The complete listing should be restated exactly.
»»
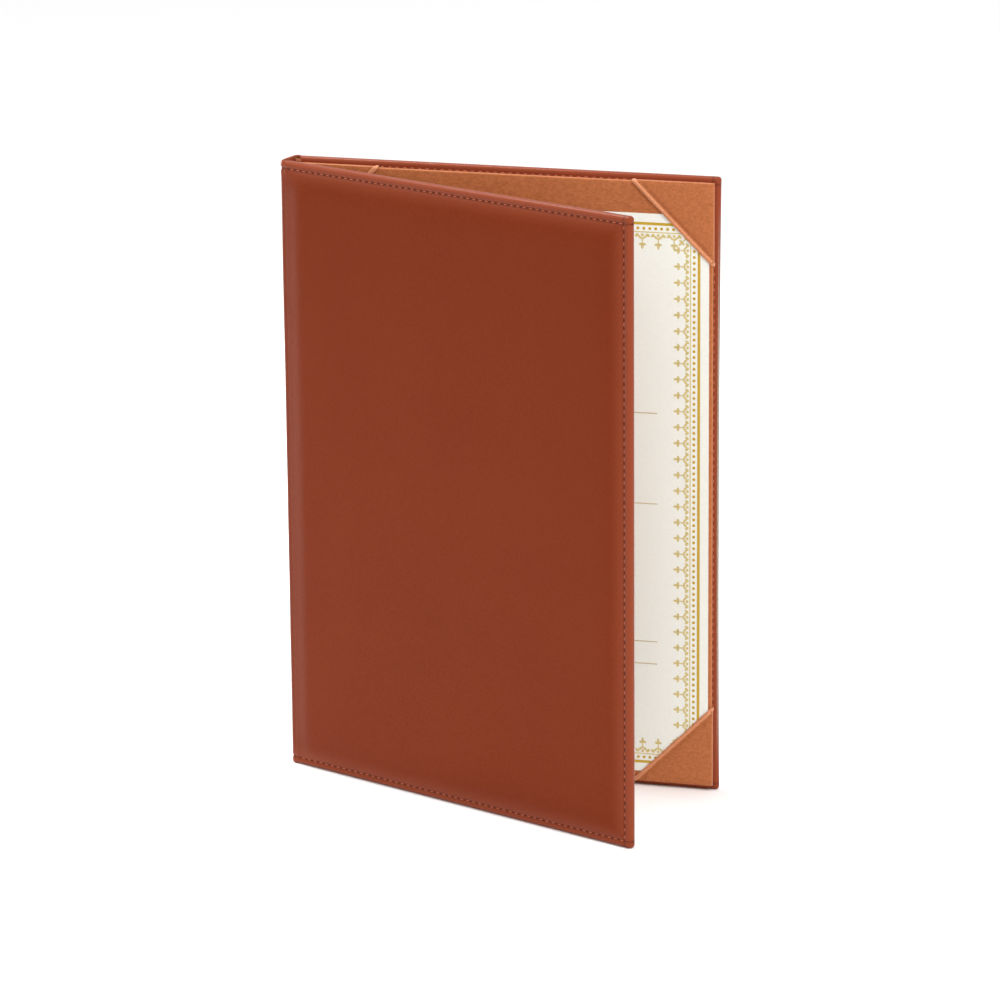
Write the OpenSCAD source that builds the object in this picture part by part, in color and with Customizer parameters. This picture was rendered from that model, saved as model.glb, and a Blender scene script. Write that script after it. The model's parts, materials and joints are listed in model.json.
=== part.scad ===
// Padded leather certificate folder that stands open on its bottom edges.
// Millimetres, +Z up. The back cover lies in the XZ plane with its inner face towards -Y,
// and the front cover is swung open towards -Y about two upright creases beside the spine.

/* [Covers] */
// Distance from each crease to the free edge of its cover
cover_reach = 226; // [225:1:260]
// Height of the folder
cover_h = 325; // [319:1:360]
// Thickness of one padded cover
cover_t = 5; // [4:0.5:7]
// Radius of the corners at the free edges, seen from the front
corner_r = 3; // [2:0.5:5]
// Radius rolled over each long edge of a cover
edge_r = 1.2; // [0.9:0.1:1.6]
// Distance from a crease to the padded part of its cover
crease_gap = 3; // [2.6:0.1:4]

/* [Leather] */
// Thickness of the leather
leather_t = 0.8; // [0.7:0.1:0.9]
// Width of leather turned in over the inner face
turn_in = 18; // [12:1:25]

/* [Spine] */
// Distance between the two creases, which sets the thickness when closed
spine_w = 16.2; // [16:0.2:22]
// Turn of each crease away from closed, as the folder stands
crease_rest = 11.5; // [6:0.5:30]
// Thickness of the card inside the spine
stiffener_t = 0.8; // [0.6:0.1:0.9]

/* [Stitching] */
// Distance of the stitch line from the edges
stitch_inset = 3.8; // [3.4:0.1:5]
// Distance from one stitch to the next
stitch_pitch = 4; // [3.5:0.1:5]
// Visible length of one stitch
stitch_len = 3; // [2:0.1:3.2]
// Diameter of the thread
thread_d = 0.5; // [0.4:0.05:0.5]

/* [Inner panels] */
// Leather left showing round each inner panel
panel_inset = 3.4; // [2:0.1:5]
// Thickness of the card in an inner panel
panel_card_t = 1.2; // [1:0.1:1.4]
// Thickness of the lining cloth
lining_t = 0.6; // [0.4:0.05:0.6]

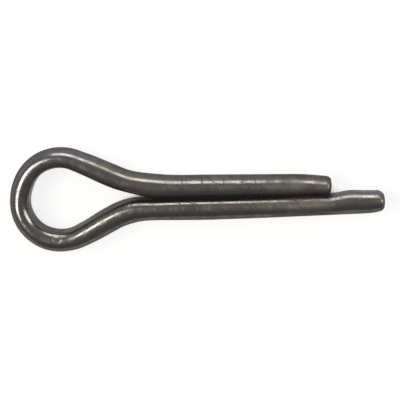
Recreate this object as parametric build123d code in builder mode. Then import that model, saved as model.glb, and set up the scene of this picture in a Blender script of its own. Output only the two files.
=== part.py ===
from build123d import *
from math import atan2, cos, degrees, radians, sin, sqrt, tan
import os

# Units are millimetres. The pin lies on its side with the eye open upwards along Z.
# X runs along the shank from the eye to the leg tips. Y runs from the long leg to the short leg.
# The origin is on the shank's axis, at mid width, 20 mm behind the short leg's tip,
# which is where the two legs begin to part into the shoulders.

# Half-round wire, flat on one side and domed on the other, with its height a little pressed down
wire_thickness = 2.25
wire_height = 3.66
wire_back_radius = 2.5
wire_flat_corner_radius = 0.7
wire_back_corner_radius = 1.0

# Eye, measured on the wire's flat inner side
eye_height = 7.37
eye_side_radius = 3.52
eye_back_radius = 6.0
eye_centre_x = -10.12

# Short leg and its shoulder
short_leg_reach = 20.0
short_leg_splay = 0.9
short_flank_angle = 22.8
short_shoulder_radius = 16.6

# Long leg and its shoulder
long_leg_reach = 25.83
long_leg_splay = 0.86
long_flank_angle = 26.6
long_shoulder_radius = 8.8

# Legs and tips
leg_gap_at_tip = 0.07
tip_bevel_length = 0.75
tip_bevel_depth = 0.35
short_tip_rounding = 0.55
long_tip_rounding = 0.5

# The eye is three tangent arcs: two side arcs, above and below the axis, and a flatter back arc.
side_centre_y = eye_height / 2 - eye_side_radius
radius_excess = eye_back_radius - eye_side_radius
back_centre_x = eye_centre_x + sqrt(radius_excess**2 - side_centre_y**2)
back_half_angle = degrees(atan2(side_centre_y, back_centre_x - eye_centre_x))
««
→ **Output for this exercise**
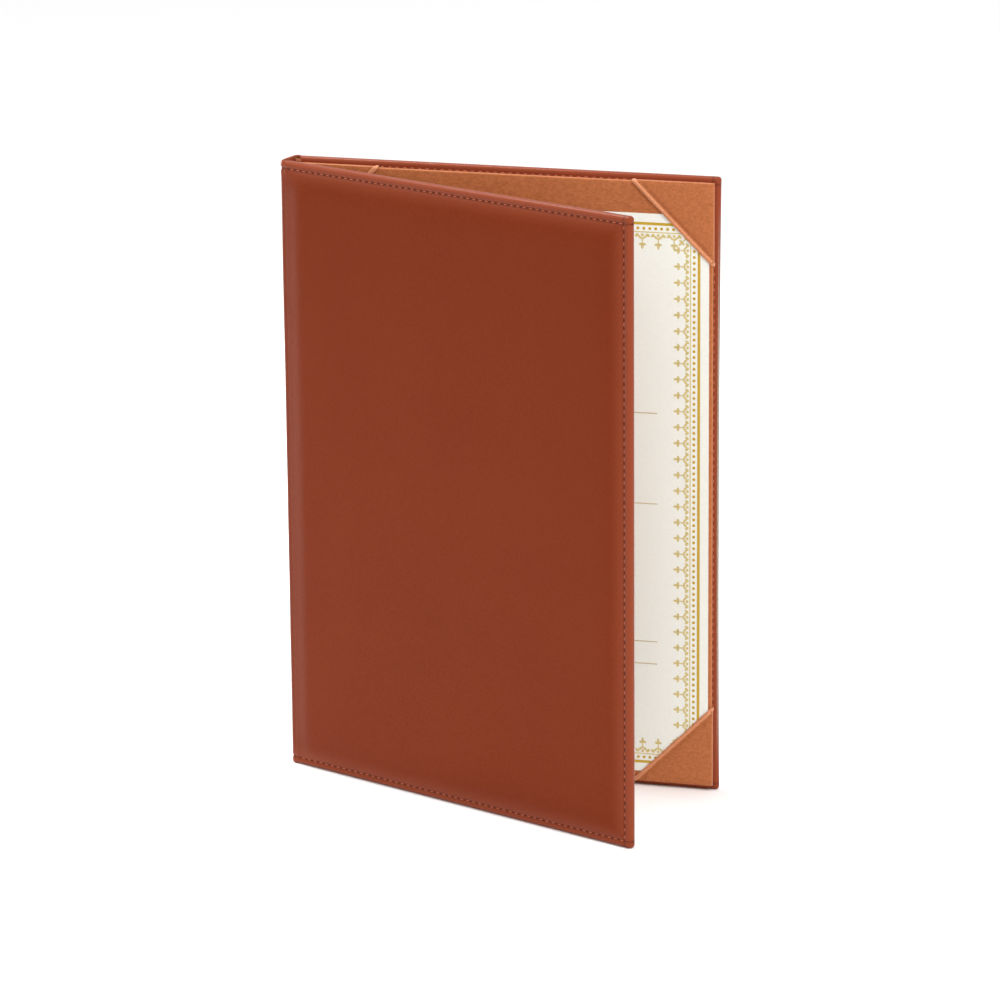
Write the OpenSCAD source that builds the object in this picture part by part, in color and with Customizer parameters. This picture was rendered from that model, saved as model.glb, and a Blender scene script. Write that script after it. The model's parts, materials and joints are listed in model.json.
=== part.scad ===
// Padded leather certificate folder that stands open on its bottom edges.
// Millimetres, +Z up. The back cover lies in the XZ plane with its inner face towards -Y,
// and the front cover is swung open towards -Y about two upright creases beside the spine.

/* [Covers] */
// Distance from each crease to the free edge of its cover
cover_reach = 226; // [225:1:260]
// Height of the folder
cover_h = 325; // [319:1:360]
// Thickness of one padded cover
cover_t = 5; // [4:0.5:7]
// Radius of the corners at the free edges, seen from the front
corner_r = 3; // [2:0.5:5]
// Radius rolled over each long edge of a cover
edge_r = 1.2; // [0.9:0.1:1.6]
// Distance from a crease to the padded part of its cover
crease_gap = 3; // [2.6:0.1:4]

/* [Leather] */
// Thickness of the leather
leather_t = 0.8; // [0.7:0.1:0.9]
// Width of leather turned in over the inner face
turn_in = 18; // [12:1:25]

/* [Spine] */
// Distance between the two creases, which sets the thickness when closed
spine_w = 16.2; // [16:0.2:22]
// Turn of each crease away from closed, as the folder stands
crease_rest = 11.5; // [6:0.5:30]
// Thickness of the card inside the spine
stiffener_t = 0.8; // [0.6:0.1:0.9]

/* [Stitching] */
// Distance of the stitch line from the edges
stitch_inset = 3.8; // [3.4:0.1:5]
// Distance from one stitch to the next
stitch_pitch = 4; // [3.5:0.1:5]
// Visible length of one stitch
stitch_len = 3; // [2:0.1:3.2]
// Diameter of the thread
thread_d = 0.5; // [0.4:0.05:0.5]

/* [Inner panels] */
// Leather left showing round each inner panel
panel_inset = 3.4; // [2:0.1:5]
// Thickness of the card in an inner panel
panel_card_t = 1.2; // [1:0.1:1.4]
// Thickness of the lining cloth
lining_t = 0.6; // [0.4:0.05:0.6]

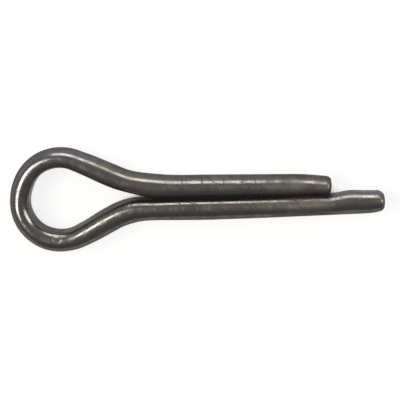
Recreate this object as parametric build123d code in builder mode. Then import that model, saved as model.glb, and set up the scene of this picture in a Blender script of its own. Output only the two files.
=== part.py ===
from build123d import *
from math import atan2, cos, degrees, radians, sin, sqrt, tan
import os

# Units are millimetres. The pin lies on its side with the eye open upwards along Z.
# X runs along the shank from the eye to the leg tips. Y runs from the long leg to the short leg.
# The origin is on the shank's axis, at mid width, 20 mm behind the short leg's tip,
# which is where the two legs begin to part into the shoulders.

# Half-round wire, flat on one side and domed on the other, with its height a little pressed down
wire_thickness = 2.25
wire_height = 3.66
wire_back_radius = 2.5
wire_flat_corner_radius = 0.7
wire_back_corner_radius = 1.0

# Eye, measured on the wire's flat inner side
eye_height = 7.37
eye_side_radius = 3.52
eye_back_radius = 6.0
eye_centre_x = -10.12

# Short leg and its shoulder
short_leg_reach = 20.0
short_leg_splay = 0.9
short_flank_angle = 22.8
short_shoulder_radius = 16.6

# Long leg and its shoulder
long_leg_reach = 25.83
long_leg_splay = 0.86
long_flank_angle = 26.6
long_shoulder_radius = 8.8

# Legs and tips
leg_gap_at_tip = 0.07
tip_bevel_length = 0.75
tip_bevel_depth = 0.35
short_tip_rounding = 0.55
long_tip_rounding = 0.5

# The eye is three tangent arcs: two side arcs, above and below the axis, and a flatter back arc.
side_centre_y = eye_height / 2 - eye_side_radius
radius_excess = eye_back_radius - eye_side_radius
back_centre_x = eye_centre_x + sqrt(radius_excess**2 - side_centre_y**2)
back_half_angle = degrees(atan2(side_centre_y, back_centre_x - eye_centre_x))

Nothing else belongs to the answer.